● AIM OF THE EXERCISE
Look through the entries below and extract exactly the lines from the one containing "the flat underside" through the one containing "zip(*points))), Vector(map(max, zip(*points)))", ends included.

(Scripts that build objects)
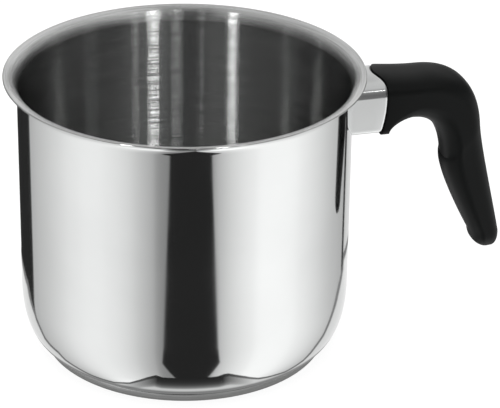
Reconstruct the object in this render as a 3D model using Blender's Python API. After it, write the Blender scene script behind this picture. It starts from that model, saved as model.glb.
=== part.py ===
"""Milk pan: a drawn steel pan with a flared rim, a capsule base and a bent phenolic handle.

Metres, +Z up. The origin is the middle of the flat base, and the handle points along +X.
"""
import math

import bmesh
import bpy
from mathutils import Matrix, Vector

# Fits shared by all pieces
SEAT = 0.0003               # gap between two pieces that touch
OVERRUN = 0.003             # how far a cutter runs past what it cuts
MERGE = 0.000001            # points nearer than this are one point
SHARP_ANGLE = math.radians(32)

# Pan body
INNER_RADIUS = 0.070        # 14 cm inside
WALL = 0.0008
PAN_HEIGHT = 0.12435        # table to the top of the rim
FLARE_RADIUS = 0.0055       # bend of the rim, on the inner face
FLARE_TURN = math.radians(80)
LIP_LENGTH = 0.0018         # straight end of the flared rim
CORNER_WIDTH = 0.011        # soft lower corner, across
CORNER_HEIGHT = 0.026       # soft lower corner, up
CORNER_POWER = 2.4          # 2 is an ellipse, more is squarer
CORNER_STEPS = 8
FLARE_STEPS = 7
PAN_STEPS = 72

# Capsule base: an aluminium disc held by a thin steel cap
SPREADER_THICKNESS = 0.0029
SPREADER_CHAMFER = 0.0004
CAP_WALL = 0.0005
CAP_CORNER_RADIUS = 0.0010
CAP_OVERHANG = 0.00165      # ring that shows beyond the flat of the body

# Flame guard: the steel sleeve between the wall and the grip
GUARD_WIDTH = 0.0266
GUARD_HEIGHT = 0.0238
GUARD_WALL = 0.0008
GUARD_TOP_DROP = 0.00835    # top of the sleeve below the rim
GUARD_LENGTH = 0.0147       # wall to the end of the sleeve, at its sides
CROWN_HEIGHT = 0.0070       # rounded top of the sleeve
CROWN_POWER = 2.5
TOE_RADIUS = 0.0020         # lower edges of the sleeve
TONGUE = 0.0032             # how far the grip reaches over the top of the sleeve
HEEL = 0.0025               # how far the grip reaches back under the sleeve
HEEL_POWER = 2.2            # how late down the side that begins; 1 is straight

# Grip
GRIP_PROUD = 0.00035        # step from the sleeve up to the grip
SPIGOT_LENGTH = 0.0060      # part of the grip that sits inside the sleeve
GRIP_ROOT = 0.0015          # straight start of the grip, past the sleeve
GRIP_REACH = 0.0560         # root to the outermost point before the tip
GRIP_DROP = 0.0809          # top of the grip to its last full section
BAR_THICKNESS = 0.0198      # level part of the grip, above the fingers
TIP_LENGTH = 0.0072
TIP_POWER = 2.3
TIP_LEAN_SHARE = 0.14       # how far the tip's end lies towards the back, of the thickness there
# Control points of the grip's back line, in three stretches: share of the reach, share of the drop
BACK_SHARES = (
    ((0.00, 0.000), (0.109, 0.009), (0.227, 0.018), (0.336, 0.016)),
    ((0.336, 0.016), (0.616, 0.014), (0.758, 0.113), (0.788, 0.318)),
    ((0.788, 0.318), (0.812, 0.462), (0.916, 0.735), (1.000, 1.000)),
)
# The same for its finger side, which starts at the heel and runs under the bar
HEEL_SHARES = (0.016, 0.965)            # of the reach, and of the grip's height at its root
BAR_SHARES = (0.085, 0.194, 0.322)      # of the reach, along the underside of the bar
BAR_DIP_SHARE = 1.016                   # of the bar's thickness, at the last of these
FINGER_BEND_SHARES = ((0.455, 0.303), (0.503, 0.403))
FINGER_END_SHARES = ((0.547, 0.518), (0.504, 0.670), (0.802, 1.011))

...

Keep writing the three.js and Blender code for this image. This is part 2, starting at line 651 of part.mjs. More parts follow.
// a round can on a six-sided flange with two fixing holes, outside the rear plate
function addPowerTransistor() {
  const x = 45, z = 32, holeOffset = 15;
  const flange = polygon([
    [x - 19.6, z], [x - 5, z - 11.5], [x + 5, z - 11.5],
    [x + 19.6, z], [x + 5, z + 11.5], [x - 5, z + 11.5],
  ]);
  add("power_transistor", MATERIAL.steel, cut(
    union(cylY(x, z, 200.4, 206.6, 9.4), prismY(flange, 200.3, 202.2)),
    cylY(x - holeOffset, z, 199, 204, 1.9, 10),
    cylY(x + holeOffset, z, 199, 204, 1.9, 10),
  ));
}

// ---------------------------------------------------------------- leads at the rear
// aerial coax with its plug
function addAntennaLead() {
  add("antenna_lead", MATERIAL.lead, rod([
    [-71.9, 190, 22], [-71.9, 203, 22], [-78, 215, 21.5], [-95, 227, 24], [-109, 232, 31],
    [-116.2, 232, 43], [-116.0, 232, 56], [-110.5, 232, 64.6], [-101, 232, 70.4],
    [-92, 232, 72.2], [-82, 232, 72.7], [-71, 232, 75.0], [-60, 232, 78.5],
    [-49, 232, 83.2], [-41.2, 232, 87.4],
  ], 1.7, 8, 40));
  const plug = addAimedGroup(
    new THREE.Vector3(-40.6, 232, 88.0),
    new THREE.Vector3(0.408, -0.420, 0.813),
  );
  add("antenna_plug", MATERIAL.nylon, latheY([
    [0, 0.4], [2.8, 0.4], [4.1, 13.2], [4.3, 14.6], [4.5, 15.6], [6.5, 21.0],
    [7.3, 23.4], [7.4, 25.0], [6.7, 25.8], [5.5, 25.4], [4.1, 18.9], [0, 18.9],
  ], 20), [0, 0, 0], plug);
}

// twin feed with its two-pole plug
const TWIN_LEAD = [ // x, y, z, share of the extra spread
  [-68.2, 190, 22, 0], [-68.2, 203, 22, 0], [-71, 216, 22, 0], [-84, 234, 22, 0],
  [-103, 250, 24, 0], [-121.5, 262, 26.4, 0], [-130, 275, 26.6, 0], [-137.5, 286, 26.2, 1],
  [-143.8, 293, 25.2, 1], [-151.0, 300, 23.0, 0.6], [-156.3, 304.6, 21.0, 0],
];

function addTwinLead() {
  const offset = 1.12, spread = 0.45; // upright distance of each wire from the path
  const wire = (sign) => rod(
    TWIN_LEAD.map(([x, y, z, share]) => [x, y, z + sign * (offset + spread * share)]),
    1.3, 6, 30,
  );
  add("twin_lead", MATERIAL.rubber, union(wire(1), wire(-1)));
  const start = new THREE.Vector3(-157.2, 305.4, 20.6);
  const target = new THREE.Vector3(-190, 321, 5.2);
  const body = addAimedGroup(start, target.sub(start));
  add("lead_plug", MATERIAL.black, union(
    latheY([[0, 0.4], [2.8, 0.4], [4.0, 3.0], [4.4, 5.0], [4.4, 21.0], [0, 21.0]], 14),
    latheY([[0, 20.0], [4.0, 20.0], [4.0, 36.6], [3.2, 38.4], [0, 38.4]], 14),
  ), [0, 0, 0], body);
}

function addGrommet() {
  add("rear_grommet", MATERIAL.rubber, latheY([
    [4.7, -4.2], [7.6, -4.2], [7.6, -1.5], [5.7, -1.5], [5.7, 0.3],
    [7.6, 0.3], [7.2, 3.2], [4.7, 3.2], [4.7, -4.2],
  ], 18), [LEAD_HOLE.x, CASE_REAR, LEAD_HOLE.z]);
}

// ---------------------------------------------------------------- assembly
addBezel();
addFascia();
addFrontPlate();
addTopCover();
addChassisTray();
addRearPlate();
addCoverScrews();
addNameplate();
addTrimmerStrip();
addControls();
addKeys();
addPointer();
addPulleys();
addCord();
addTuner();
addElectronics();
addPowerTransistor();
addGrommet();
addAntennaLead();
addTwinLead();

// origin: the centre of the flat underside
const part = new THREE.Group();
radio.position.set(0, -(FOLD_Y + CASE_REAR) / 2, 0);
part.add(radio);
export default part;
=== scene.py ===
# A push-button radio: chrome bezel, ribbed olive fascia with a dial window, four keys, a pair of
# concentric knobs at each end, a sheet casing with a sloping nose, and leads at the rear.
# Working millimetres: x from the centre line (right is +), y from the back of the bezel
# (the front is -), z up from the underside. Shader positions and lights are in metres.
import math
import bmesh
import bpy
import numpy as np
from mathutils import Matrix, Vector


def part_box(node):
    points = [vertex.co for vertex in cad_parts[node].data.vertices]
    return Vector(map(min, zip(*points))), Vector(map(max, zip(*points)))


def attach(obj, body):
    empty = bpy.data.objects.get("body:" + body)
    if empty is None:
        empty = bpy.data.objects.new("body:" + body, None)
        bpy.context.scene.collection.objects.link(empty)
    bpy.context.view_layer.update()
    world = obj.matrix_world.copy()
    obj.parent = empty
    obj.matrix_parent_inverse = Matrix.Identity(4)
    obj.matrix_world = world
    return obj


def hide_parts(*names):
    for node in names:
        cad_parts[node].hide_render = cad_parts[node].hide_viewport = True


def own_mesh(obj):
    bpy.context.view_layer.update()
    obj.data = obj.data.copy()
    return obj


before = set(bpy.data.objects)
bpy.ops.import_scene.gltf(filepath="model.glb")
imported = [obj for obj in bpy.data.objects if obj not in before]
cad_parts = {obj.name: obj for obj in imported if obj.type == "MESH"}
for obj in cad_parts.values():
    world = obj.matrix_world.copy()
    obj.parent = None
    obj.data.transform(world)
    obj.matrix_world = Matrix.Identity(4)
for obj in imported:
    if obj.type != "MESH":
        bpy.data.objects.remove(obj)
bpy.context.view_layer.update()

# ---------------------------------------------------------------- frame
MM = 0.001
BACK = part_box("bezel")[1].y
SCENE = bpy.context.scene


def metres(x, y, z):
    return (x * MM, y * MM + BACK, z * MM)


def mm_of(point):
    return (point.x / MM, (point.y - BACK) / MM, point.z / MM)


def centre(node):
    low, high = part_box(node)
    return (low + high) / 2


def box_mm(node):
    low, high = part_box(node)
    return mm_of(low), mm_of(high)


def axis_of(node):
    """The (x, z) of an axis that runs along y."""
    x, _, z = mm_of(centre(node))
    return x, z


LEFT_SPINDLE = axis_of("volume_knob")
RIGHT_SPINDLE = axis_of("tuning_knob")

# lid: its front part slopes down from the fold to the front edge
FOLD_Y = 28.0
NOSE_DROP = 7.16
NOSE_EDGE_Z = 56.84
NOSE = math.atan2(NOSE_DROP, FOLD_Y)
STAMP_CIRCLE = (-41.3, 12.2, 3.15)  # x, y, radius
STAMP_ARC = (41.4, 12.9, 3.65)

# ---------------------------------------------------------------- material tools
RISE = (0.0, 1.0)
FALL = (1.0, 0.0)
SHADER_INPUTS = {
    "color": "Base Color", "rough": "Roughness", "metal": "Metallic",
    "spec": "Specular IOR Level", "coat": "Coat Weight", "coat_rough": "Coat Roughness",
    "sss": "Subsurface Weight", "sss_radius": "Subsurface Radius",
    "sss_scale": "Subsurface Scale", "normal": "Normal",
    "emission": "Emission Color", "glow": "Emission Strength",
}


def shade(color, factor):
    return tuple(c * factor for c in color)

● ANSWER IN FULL
// origin: the centre of the flat underside
const part = new THREE.Group();
radio.position.set(0, -(FOLD_Y + CASE_REAR) / 2, 0);
part.add(radio);
export default part;
=== scene.py ===
# A push-button radio: chrome bezel, ribbed olive fascia with a dial window, four keys, a pair of
# concentric knobs at each end, a sheet casing with a sloping nose, and leads at the rear.
# Working millimetres: x from the centre line (right is +), y from the back of the bezel
# (the front is -), z up from the underside. Shader positions and lights are in metres.
import math
import bmesh
import bpy
import numpy as np
from mathutils import Matrix, Vector


def part_box(node):
    points = [vertex.co for vertex in cad_parts[node].data.vertices]
    return Vector(map(min, zip(*points))), Vector(map(max, zip(*points)))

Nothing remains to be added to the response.